MATERIAL PROVIDED

++++++++

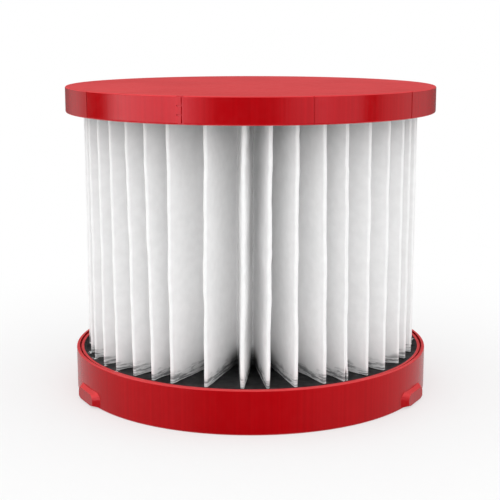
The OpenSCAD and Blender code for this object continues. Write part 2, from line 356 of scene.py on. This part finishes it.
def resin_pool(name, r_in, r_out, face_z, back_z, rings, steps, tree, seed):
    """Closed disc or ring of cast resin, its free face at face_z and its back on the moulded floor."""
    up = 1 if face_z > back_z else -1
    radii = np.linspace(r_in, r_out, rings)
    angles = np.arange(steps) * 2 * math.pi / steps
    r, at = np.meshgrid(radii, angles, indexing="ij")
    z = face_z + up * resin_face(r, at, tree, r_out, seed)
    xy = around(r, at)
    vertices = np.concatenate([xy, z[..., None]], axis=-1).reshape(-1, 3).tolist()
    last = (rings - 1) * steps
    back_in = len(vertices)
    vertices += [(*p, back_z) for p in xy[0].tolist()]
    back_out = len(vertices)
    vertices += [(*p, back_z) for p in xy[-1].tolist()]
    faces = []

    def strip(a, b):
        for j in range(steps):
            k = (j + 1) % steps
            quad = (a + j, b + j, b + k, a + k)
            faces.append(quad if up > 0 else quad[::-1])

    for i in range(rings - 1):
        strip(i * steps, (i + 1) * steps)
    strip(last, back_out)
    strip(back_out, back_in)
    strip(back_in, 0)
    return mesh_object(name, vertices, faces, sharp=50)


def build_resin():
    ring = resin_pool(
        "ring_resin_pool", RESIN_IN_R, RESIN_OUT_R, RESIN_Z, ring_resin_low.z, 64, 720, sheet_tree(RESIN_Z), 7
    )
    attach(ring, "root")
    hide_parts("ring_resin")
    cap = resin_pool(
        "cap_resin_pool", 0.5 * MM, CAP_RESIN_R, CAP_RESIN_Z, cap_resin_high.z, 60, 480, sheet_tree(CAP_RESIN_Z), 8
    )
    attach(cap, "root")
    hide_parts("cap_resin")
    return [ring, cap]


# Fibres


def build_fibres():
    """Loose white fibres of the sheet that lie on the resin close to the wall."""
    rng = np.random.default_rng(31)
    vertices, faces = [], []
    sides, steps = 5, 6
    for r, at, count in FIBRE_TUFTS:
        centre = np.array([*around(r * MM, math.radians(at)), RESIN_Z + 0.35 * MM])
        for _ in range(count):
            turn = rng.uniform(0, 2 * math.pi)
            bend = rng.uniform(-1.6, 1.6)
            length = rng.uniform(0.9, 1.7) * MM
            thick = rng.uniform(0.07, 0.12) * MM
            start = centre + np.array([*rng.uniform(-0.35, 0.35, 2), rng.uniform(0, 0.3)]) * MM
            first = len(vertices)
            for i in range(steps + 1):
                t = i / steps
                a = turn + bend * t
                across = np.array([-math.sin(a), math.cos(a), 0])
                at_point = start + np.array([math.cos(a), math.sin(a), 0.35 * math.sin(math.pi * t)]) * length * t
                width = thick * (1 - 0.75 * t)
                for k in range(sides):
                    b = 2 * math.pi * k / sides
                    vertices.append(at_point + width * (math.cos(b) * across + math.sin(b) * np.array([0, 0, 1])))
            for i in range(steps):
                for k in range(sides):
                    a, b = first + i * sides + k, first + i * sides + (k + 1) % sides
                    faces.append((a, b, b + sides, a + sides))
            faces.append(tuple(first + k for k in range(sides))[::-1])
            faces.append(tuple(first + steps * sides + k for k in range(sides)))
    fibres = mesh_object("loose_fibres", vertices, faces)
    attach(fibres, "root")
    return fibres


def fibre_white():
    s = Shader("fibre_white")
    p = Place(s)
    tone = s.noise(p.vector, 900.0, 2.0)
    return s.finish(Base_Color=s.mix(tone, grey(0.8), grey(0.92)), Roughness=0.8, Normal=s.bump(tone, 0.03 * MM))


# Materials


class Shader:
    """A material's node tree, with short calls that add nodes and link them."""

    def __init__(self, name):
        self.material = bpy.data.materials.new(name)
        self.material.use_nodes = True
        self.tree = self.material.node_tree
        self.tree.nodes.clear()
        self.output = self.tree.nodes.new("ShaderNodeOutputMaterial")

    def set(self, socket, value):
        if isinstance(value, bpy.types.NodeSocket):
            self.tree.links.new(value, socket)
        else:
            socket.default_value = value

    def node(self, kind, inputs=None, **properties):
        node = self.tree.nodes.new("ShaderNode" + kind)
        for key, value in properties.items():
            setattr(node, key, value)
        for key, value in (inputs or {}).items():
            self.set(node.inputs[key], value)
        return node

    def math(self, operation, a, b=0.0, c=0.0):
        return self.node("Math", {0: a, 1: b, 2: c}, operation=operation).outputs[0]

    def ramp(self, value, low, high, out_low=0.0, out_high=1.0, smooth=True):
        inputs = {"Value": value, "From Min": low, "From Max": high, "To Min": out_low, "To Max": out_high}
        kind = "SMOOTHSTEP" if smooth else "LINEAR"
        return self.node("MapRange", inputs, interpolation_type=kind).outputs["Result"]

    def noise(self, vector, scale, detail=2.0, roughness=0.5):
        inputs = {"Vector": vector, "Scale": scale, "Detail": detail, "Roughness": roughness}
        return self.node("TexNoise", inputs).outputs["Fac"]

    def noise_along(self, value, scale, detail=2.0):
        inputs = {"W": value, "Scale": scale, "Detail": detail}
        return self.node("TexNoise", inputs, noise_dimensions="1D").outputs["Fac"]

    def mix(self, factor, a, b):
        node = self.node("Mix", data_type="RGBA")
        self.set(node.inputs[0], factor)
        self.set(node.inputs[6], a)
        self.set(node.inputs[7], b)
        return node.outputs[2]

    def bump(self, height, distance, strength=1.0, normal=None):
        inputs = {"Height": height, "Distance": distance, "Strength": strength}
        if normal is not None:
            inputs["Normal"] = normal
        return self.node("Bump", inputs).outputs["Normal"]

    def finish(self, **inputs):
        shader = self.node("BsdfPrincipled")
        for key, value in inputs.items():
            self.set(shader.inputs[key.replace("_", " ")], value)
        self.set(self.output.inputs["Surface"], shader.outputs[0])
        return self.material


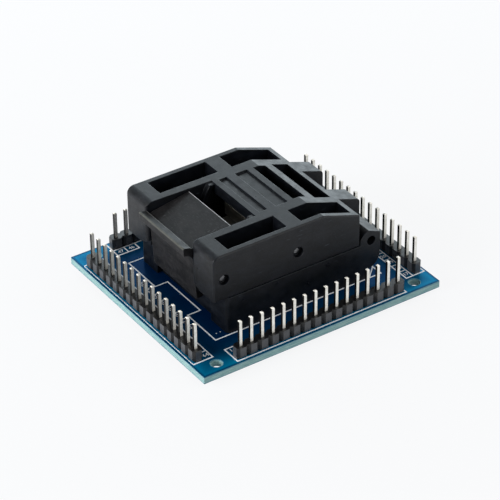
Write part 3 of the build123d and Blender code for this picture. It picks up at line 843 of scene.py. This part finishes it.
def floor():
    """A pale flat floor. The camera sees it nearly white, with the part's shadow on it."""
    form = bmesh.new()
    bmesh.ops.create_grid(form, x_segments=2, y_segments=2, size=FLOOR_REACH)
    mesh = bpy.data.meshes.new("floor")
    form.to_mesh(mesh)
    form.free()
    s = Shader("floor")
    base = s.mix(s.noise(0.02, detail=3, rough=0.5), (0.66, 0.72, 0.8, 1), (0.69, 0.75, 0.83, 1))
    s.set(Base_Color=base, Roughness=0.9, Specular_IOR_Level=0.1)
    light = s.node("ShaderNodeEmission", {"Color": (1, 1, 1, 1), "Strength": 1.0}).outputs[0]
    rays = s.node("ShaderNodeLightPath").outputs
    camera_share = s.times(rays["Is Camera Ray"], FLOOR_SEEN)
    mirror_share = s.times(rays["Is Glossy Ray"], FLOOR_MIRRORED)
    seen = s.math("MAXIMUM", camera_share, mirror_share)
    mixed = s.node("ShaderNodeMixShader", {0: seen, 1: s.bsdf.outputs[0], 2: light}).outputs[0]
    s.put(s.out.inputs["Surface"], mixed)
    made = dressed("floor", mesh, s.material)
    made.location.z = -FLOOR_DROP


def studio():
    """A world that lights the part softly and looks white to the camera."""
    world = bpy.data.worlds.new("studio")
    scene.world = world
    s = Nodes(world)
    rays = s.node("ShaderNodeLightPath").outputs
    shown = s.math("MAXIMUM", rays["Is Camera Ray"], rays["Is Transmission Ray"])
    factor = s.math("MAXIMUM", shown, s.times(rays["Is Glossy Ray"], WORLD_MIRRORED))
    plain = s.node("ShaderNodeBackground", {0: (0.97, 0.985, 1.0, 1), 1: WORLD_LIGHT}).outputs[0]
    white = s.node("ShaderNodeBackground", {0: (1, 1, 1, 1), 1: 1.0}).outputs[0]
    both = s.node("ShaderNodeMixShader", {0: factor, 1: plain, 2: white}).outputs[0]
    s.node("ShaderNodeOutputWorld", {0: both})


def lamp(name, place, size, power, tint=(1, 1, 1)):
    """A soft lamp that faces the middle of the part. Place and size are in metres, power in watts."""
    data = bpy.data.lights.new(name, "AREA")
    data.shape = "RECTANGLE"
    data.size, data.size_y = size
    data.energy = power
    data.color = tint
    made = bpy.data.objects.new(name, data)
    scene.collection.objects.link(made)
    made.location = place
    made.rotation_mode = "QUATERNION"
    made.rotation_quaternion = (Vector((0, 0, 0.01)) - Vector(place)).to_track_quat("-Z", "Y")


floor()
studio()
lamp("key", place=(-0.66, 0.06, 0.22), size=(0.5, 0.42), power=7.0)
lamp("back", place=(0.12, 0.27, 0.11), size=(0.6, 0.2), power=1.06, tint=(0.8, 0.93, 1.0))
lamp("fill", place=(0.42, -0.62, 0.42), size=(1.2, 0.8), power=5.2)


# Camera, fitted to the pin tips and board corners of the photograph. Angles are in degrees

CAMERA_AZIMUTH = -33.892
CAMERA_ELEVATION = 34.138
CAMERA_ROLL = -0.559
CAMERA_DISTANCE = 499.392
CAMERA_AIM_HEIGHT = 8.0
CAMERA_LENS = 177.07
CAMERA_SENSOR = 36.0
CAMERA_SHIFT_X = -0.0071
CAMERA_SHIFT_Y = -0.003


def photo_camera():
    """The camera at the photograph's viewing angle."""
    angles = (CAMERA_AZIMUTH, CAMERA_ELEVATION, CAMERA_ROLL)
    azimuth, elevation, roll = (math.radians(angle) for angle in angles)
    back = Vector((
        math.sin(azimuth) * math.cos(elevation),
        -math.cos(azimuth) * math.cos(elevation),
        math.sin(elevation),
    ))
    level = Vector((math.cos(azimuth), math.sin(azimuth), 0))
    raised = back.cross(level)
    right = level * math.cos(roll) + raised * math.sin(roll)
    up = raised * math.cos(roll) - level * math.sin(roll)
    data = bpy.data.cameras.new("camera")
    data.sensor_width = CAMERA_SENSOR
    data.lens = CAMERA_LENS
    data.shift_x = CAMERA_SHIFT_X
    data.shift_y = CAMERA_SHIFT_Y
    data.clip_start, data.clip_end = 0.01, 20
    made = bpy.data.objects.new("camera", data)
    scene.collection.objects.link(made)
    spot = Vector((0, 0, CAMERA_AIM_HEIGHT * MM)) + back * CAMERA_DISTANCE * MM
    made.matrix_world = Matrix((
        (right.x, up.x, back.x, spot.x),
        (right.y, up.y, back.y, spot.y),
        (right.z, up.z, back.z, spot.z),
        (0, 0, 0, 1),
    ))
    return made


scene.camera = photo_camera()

++++++++

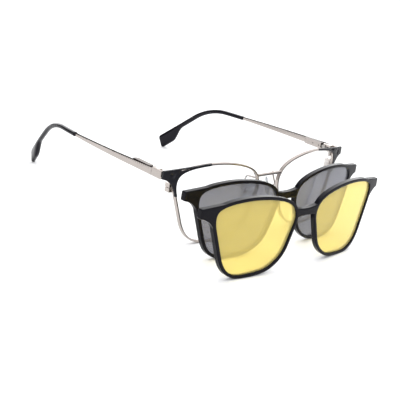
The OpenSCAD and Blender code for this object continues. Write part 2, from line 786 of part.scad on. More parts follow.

++++++++

WORK TO DO
Transcribe word for word the lines from the one holding "Write part 3" through the one holding "made.location.z = -FLOOR_DROP". Include both, and add nothing.

SOLVED PROBLEM
Write part 3 of the build123d and Blender code for this picture. It picks up at line 843 of scene.py. This part finishes it.
def floor():
    """A pale flat floor. The camera sees it nearly white, with the part's shadow on it."""
    form = bmesh.new()
    bmesh.ops.create_grid(form, x_segments=2, y_segments=2, size=FLOOR_REACH)
    mesh = bpy.data.meshes.new("floor")
    form.to_mesh(mesh)
    form.free()
    s = Shader("floor")
    base = s.mix(s.noise(0.02, detail=3, rough=0.5), (0.66, 0.72, 0.8, 1), (0.69, 0.75, 0.83, 1))
    s.set(Base_Color=base, Roughness=0.9, Specular_IOR_Level=0.1)
    light = s.node("ShaderNodeEmission", {"Color": (1, 1, 1, 1), "Strength": 1.0}).outputs[0]
    rays = s.node("ShaderNodeLightPath").outputs
    camera_share = s.times(rays["Is Camera Ray"], FLOOR_SEEN)
    mirror_share = s.times(rays["Is Glossy Ray"], FLOOR_MIRRORED)
    seen = s.math("MAXIMUM", camera_share, mirror_share)
    mixed = s.node("ShaderNodeMixShader", {0: seen, 1: s.bsdf.outputs[0], 2: light}).outputs[0]
    s.put(s.out.inputs["Surface"], mixed)
    made = dressed("floor", mesh, s.material)
    made.location.z = -FLOOR_DROP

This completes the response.